• **AVAILABLE DATA**:
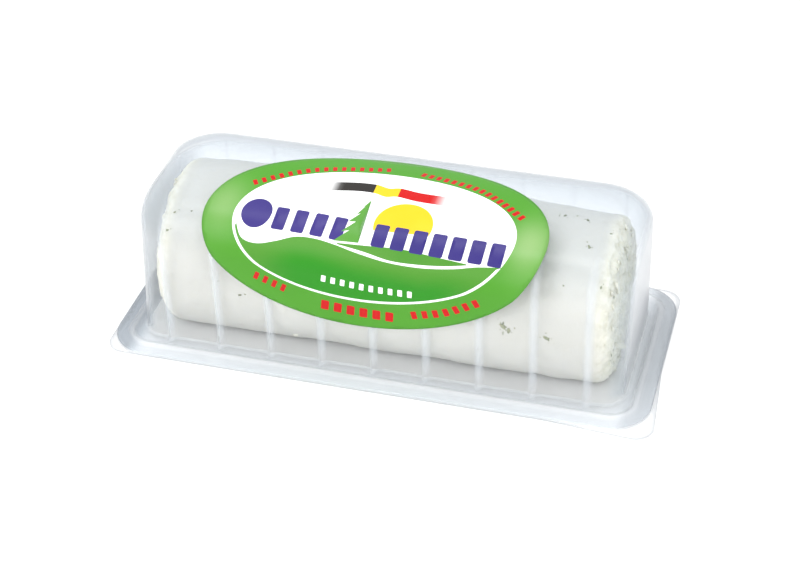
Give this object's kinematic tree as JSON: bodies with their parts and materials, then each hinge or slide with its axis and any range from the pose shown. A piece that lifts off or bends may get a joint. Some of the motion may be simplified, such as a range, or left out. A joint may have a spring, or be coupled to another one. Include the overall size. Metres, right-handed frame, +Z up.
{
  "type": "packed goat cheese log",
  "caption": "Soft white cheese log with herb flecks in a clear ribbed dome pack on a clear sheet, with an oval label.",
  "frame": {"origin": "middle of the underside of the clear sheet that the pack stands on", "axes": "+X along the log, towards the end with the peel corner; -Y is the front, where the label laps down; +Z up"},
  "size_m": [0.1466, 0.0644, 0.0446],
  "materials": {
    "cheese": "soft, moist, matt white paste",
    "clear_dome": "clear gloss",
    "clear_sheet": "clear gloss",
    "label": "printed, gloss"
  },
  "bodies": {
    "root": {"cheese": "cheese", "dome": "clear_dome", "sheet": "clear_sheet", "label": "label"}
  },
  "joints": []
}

• **INSTRUCTIONS TO FOLLOW**: Look over the material above and show each line where "materials" appears.

• **RESPONSE TO THIS TASK**:
Give this object's kinematic tree as JSON: bodies with their parts and materials, then each hinge or slide with its axis and any range from the pose shown. A piece that lifts off or bends may get a joint. Some of the motion may be simplified, such as a range, or left out. A joint may have a spring, or be coupled to another one. Include the overall size. Metres, right-handed frame, +Z up.
  "materials": {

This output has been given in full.